Cylindrical Charge distribution with dielectric shell

[nich]

Homework Statement

A cylindrical distribution of charge ρ = α/sqrt(r) where α = 2 µC/m^(5/2) extends from 0 cm to 9.3 cm (has radius 9.3 cm). Concentric with this is a dielectric shell with k = 5.44 of inner radius 16.6 cm and outer radius 24.9 cm. What is the electric field at 3.53 cm, 12.6 cm, 21.4 cm, and 33 cm? Answer in units of V/m.

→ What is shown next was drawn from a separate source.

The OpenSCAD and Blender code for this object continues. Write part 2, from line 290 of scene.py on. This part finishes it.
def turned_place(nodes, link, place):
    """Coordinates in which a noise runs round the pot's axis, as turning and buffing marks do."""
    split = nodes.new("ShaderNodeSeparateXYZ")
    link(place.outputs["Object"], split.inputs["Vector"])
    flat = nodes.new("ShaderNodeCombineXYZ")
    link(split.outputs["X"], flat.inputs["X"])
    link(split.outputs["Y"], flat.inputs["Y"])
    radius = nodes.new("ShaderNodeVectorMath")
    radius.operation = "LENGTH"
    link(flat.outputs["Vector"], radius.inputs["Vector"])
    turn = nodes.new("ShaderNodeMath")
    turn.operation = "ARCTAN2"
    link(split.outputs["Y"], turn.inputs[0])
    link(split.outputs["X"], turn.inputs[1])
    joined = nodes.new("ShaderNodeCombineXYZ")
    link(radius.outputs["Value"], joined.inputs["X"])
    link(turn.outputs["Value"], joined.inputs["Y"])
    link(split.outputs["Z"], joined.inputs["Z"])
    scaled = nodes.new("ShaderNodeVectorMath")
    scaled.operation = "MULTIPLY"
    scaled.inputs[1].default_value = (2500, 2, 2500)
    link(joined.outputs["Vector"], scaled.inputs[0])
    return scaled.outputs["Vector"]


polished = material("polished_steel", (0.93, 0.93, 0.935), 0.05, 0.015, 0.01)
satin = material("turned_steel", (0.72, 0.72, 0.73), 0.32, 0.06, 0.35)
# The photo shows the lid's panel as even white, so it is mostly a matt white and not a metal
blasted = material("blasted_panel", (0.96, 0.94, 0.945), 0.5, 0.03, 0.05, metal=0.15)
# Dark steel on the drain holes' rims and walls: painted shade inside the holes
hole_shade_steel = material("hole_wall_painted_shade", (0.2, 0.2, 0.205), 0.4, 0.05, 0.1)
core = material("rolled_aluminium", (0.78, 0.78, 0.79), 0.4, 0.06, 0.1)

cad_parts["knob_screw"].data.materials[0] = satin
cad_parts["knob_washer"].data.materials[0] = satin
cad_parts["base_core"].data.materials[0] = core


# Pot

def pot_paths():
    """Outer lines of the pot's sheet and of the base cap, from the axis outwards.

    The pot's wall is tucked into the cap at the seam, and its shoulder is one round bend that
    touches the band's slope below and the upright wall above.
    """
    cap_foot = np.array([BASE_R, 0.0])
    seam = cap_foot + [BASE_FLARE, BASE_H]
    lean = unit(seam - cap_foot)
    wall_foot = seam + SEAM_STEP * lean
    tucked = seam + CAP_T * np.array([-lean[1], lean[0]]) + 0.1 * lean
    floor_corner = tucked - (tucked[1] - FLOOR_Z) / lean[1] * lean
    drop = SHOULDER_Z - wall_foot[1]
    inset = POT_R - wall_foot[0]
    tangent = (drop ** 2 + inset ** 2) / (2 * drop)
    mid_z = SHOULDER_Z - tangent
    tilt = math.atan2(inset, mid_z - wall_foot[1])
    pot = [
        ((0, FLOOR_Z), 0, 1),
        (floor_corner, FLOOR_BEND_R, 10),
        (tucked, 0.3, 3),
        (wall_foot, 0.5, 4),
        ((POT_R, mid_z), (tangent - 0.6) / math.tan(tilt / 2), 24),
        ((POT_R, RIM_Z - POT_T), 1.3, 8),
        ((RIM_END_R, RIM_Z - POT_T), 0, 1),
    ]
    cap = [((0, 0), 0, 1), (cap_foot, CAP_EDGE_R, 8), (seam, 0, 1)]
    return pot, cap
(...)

What is the surface charge density on the inner surface of the dielectric?

Homework Equations

p = α/sqrt(r)
E dA = Integral( q(enclosed)/Eps )

The Attempt at a Solution

I already got the Electric Field at 3.53 cm by integrating through the square root of the radius and multiplying by the charge density (to get 28293 V/m), but at these other points you have to account for the dielectric and I don't know how to treat the cylindrical charge distribution outside the cylinder... anyone have pointers?

 

[ehild]

The charge is confined in the cylinder of radius 9.3 cm. If r > 9.3 cm you have to integrate up that radius, to get the charge enclosed by the Gaussian surface.

 

[rude man]

Recall that Gauss says ∫D⋅ds over a closed surface s = free q inside that surface, and that D = εE.